On Wednesday, January 30, 11:45 p.m. – 12:45 p.m, the School of Library, Archival, and Information Studies (SLAIS) will host Dr. Carol Tilley for her talk “Children, Comics, Critics, and the Researcher” at the Chilcotin Room 256, Irving K. Barber Learning Centre.

In April 1953, eleven-year old Brian McLaughlin wrote to psychiatrist Fredric Wertham in response to the latter’s article in Reader’s Digest, “Comic Books – Blueprints for Delinquency.” The boy asserted confidently: “Anybody that goes out and kills someone because he read a comic book is a simple minded idiot. Sound silly? So does your item.” McLaughlin was not the only young person to critique Wertham’s argument about comics: dozens more wrote him in 1953 and 1954.

In the late 1940s and culminating in 1954 with the publication of Wertham’s book Seduction of the Innocent and the televised hearings on comics held by a United States subcommittee, comic books were the most contested form of print. Young readers could not get enough of them, purchasing more than a billion new comic books issues a year in the early 1950s. Adult critics such as Wertham feared, that by reading these four-color pamphlets full of stories of superheroes, cowboys, and jungle queens, young people would stunt their cultural development, ruin their eyesight, and fall into lives of depravity.

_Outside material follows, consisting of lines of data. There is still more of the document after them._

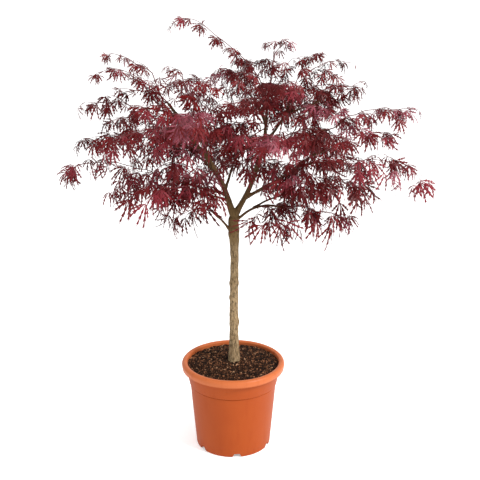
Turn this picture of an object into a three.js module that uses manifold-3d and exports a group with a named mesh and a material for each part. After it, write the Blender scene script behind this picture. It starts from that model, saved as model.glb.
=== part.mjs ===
// Weeping cut-leaf maple grafted as a standard on a straight stem, standing in a round nursery pot.
// Millimetres, +Z up. The origin is the centre of the pot's flat underside, +X is the plant's right
// side and +Y its back. Every limb and every mass of foliage is a solid of its own.
import * as THREE from 'three';
import { mergeVertices } from 'three/addons/utils/BufferGeometryUtils.js';
import Module from 'manifold-3d';

const wasm = await Module();
wasm.setup();

// ---- driving dimensions -------------------------------------------------------------------------

const GAP = 0.3; // clearance kept between pieces that touch
const LEAF_GAP = 0.6; // clearance between two masses of foliage

const POT = {
  height: 254, // to the top of the rolled lip
  lipRadius: 150, // over the rolled lip
  lipWidth: 19, // across the roll
  lipDrop: 17, // height of the roll's outer band
  neckRadius: 129, // wall just under the lip
  stepRadius: 124.6, // wall at the moulded step
  stepHeight: 189,
  stepDepth: 1.6, // how far the wall draws in under the step
  footRadius: 109,
  footBevel: 3,
  wall: 3.2,
  floorThickness: 4,
  ringWidth: 16, // the ring that the pot stands on
  padRadius: 34, // the flat pad in the middle of the underside
  recess: 3.5, // how far the underside is let in between ring and pad
  sides: 36,
};

const NOTCH = {
  count: 6, // drainage notches round the foot
  first: 6, // degrees from the front of the pot to the first notch
  footWidth: 30,
  topWidth: 15,
  height: 11.5,
  depth: 20, // how far each notch runs in, through the edge of the floor
};

const SOIL = {
  top: 241, // surface of the compost
};

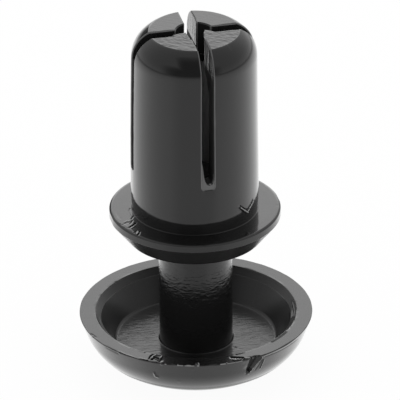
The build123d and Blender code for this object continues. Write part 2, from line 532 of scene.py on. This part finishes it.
NICK_AZIMUTH = 54.0            # foot of the V-shaped nick in the collar
NICK_Z = 9.61
NICK_REACH = (44.4, 64.7)      # azimuths of the ends of the nick's two arms
NICK_CLIMB = (0.050, 0.034)    # how far each arm climbs in a degree
DRAGGED_Z = 17.3               # the slots' walls shine above this, where the tool dragged along them
DRAGGED_SLOT = 1               # slot that shines all over there, where the others have streaks
WORN_TIPS = (2, 3)             # fingers with the duller tips, counted round from the model's +X
FINGER_LEAN = (0.05, 0.07, 0.07, 0.03)         # how far each tip leans to the right

# a row of a finger's skin: place, skin's normal, slot's half width and its wall's normal, finish
Row = namedtuple("Row", "r z nr nz gap across rise finish")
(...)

This presentation draws in part from Wertham’s manuscript collection at the Library of Congress and the archival record of the 1954 Senate hearings to document and analyze some of the ways young readers challenged and protested adults’ understanding of comic book reading. I did not expect to find letters from young comics readers when I explored these collections. The discovery of these narratives has prompted me to extend this investigation into locating more descriptions of children’s reading experiences – many of which are unfiltered and unmediated by adults—that can serve as potent evidence to enrich scholarship in children’s print culture.

About the Speaker: Carol L. Tilley is an Assistant Professor in the Graduate School of Library and Information Science at the University of Illinois Urbana-Champaign, where she teaches courses in comics’ reader’s advisory, media literacy, and youth services librarianship. Part of her scholarship focuses on the intersection of young people, comics, and libraries, particularly in the United States during the mid-twentieth century. Her research has been published in journals including the Journal of the American Society for Information Science and Technology (JASIST), Information & Culture: A Journal of History, and Children’s Literature in Education. A former high school librarian, she is also co-editor of School Library Research, the peer-reviewed online journal of the American Association of School Librarians.